Prior to the stats below when Interleave was switched on, the CRC errors were around 300,000 each day. Since Interleave, CRC / ES now look good but seems high FEC, which I understand are the corrected errors. Is this OK or will DLM try to fix these now?
The general principle of DLM is to reduce CRC errors to FEC ones (or, in the stats, OHFErr into RSCorr), and it employs tools of either setting FEC/Interleaving to various levels (which takes an overhead off the top of your speed), or limiting speeds by employing banding.
Adding FEC and interleaving is the part that creates the RSCorr, while banding would attempt to reduce (or get rid of) both the CRC errors *and* the RSCorr. DLM usually, as a first resort, employs FEC/interleaving. As a second resort, it increases the level, and only as a last resort does seem to employ banding.

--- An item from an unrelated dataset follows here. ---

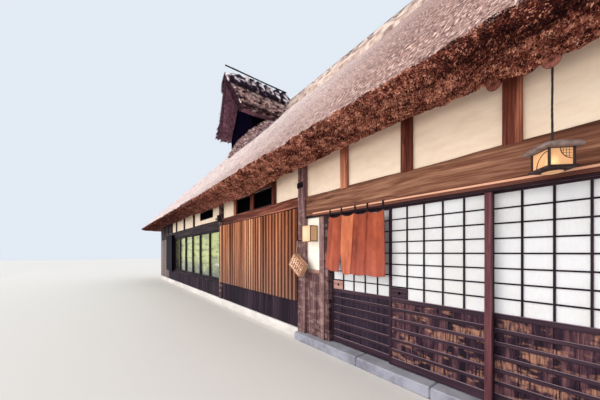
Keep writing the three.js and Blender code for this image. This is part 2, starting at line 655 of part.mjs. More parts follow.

It isn't my experience that DLM will attempt to do anything about a high level of RSCorr. It only really seems to care about the CRC count, at least when choosing whether to turn interleaving on (or up).
Your stats don't seem to be suffering enough CRC errors to warrant further intervention right now, but you do have a high level of RSCorr. With ongoing, itty-bitty "correctable" interference, it is easy to see that it may vary somewhat over time, so you should expect that DLM may well alter the amount of interleaving, going up & down.
Right now, these parameters are chosen by DLM for you:
INP: 3.00 0.00
delay: 8.00 0.00
which are fairly standard specifications for interleaving (3 symbols of noise protection, and 8ms maximum delay).
The sync negotiation has taken those 2 parameters, and chosen FEC and interleaving details of:
B: 63 239
R: 16 14
D: 861 1
I: 80 127
N: 80 254
As someone mentioned, the depth (D) is 861, which is an indication of how "spread out" your data is sent, in order for consecutive bytes to not be hit by the same burst of noise.
The FEC protection is running at a 20% overhead (R/N, or 16/80 bytes), which is a mid-level. I've seen higher and lower.
If you see any change in error rates, then DLM will most likely choose new INP and Delay values, and you will see new D, R and N values.
Note also that upstream has employed FEC (R/N is 14/254, or 5%) without interleaving (D=1). That is using a bit of the upstream bandwidth, but not causing any extra latency.
Do you know how long your line is, or how far away the cabinet is?